Collin develops at this point with a good deal of fullness his
theory that the motifs of the sonnets recur in _Venus and Adonis_
and _Lucrece_--in _Venus and Adonis_, a certain crass naturalism;
in _Lucrece_ a high and spiritual morality. In the sonnets the same
antithesis is found. Compare Sonnet 116--in praise of friendship--with
129, in which is pictured the tyranny and the treachery of sensual love.
These two forces, sensual love and platonic friendship, were mighty
cultural influences during Shakespeare's apprentice years and the young
poet shows plainly that he was moved by both.
If all this be true, then the Herbert-Fitton theory falls to the ground,
for in 1597 Herbert was only seventeen. But unquestionably the sonnets
are autobiographical. They reveal with a poignant power Shakespeare's
sympathy, his unique ability to enter into another personality, his
capacity of imaginative expansion to include the lives of others.
Compare the noble sonnet 112, which Collin translates:
Din kjærlighed og medynk dækker til
det ar, som sladderen paa min pande trykket.
Lad andre tro og sige, hvad de vil,--
du kjærlig mine feil med fortrin smykket.
Du er mit verdensalt, og fra din mund
jeg henter al min skam og al min ære.
For andre er jeg død fra denne stund,
og de for mig som skygger blot skal være.
I avgrunds dyp jeg al bekymring kaster!
for andres røst min høresans er sløv.
Hvadenten de mig roser eller laster,
jeg som en hugorm er og vorder døv.
Saa helt du fylder ut min sjæl herinde,
at hele verden synes at forsvinde.
At this point the article in _Samtiden_ closes. Collin promises to give
in a later number, a metrical translation of a number of significant
sonnets. The promised renderings, however, never appeared. Thirteen
years later, in 1914, the author, in a most interesting and illuminating
book, _Det Geniale Menneske_,[21] a study of "genius" and its relation
to civilization, reprinted his essay in _Samtiden_ and supplemented it
with three short chapters. In the first of these he endeavors to show
that in the sonnets Shakespeare gives expression to two distinct
tendencies of the Renaissance--the tendency toward a loose and
unregulated gratification of the senses, and the tendency toward an
elevated and platonic conception of friendship. Shakespeare sought in
both of these a compensation for his own disastrous love affair and
marriage. But the healing that either could give was at best transitory.
There remained to him as a poet of genius one resource. He could gratify
his own burning desire for a pure and unselfish love by living in his
mighty imagination the lives of his characters. "He who in his yearning
for the highest joys of love had been compelled to abandon hope, found
a joy mingled with pain, in giving of his life to lovers in whom the
longing of William Shakespeare lives for all time.
"He has loved and been loved.
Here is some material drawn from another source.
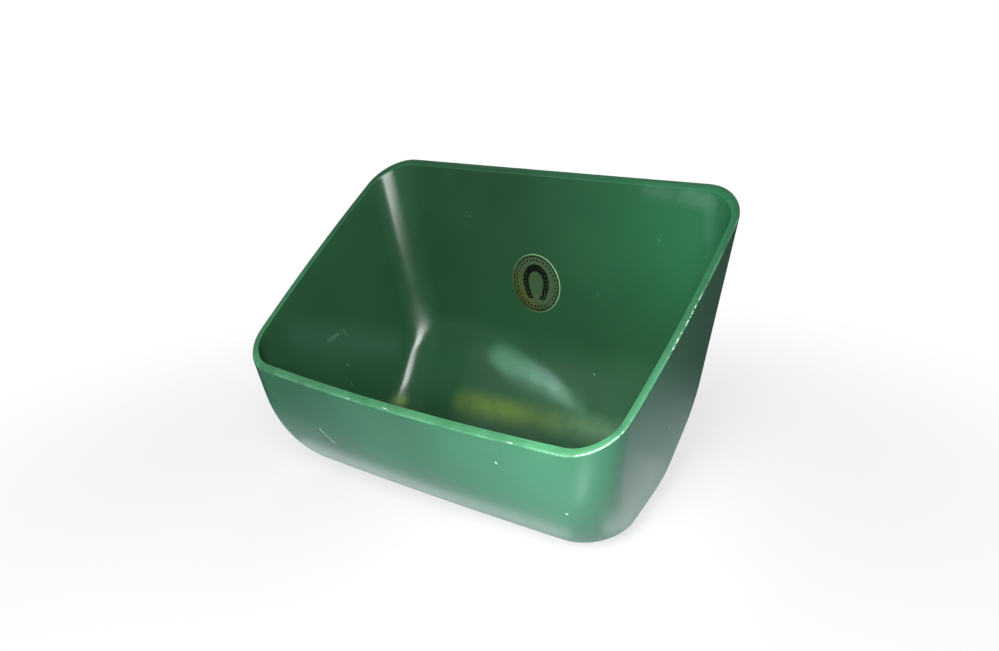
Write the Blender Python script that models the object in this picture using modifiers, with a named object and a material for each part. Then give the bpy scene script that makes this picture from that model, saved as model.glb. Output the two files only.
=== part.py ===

It was he whom Sylvia, Hermia, Titania,
Portia, Juliet, Beatrice, Rosalind, Viola, and Olivia loved,--and
Ophelia, Desdemona, Hermione and Miranda."
[21. Chr. Collin, Christiania. 1914. H. Aschehoug & Co.]
In the second chapter Collin argues, as he had done in his essay on
_Hamlet_[22] that Shakespeare's great tragedies voice no pessimism, but
the stern purpose to strengthen himself and his contemporaries against
the evils and vices of Jacobean England--that period of moral and
intellectual disintegration which followed the intense life of the
Elizabethan age. Shakespeare battles against the ills of society as the
Greek dramatists had done, by showing sin and wickedness as destroyers
of life, and once this is done, by firing mankind to resistance against
the forces of ruin and decay. "To hold the mirror up to nature," that
men may see the devastation which evil and vice bring about in the
social body. And to do this he does not, like some modern writers, shun
moralizing. He warns against sensual excess in Adam's speech in _As You
Like It_, II, 3:
Let me be your servant;
Though I look old, yet am I strong and lusty;
For in my youth I never did apply
Hot and rebellious liquors in my blood;
Nor did not with unbashful forehead woo
The means of weakness and debility;
[22. See pp. 71 ff. below.]
Or, compare the violent outburst against drunkenness in _Hamlet_ Act 1,
Sc. 4, and the stern warning against the same vice in _Othello_, where,
indeed, Cassius' weakness for strong drink is the immediate occasion of
the tragic complication. In like manner, Shakespeare moralizes against
lawless love in the _Merry Wives_, in _Troilus and Cressida_, in
_Hamlet_, in _Lear_.
On the other hand, Shakespeare never allows artistic scruples to
stand in the way of exalting simple, domestic virtues. Simple conjugal
fidelity is one of the glories of Hamlet's illustrious father and of the
stern, old Roman, Coriolanus; the young prince, Malcolm, is as chaste
and innocent as the young barbarians of whom Tacitus tells.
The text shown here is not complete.